COMMAND
bash
SYSTEMS AFFECTED
Those running bash as their shell
PROBLEM
Wojciech Purczynski found following. BASH wrongly allocates
memory for lines read from redirected standard input. If you use
CMD << _EOF_WORD_ operator to redirect standard input BASH will
read following lines from the command input (either tty or shell
script) into dynamically allocated memory until it encounters
_EOF_WORD_. The BASH allocates only 1000 bytes for first line
regardless of line length.
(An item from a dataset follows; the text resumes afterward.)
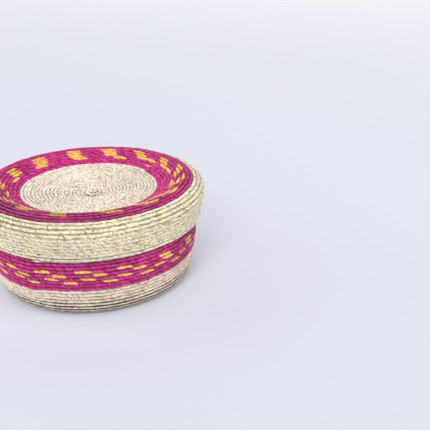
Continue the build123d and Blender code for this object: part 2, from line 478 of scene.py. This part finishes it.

Looked at the source code you will
notice following in 'make_cmd.c':
if (len + document_index >= document_size)
{
document_size = document_size ? 2 * (document_size + len)
: 1000; /* XXX */
document = xrealloc (document, document_size);
}
So, if we type a line longer than 1000 characters the BASH will
exit with a reason like 'Segmentation fault (core dumped)'. Here
is an example script:
#!/bin/bash
cat << _EOF_
_here_should_be_line_longer_than_1000_bytes________
_EOF_
It is beleived that all versions up to 1.14.7 have this bug.
SOLUTION
Just replace '1000' with '1000+len' and everything should be OK.
Patch:
--- start of bash-1.14.7-redir.patch ---
--- make_cmd.c Fri Jul 1 01:15:03 1994
+++ make_cmd.c.redir Mon Apr 5 22:33:43 1999
@@ -424,7 +424,7 @@
if (len + document_index >= document_size)
{
document_size = document_size ? 2 * (document_size
+ len)
- : 1000; /* XXX */
+ : 1000+len; /* much better,huh? */
document = xrealloc (document, document_size);
}
Besides, this was fixed a long time ago, with bash-2.02.1.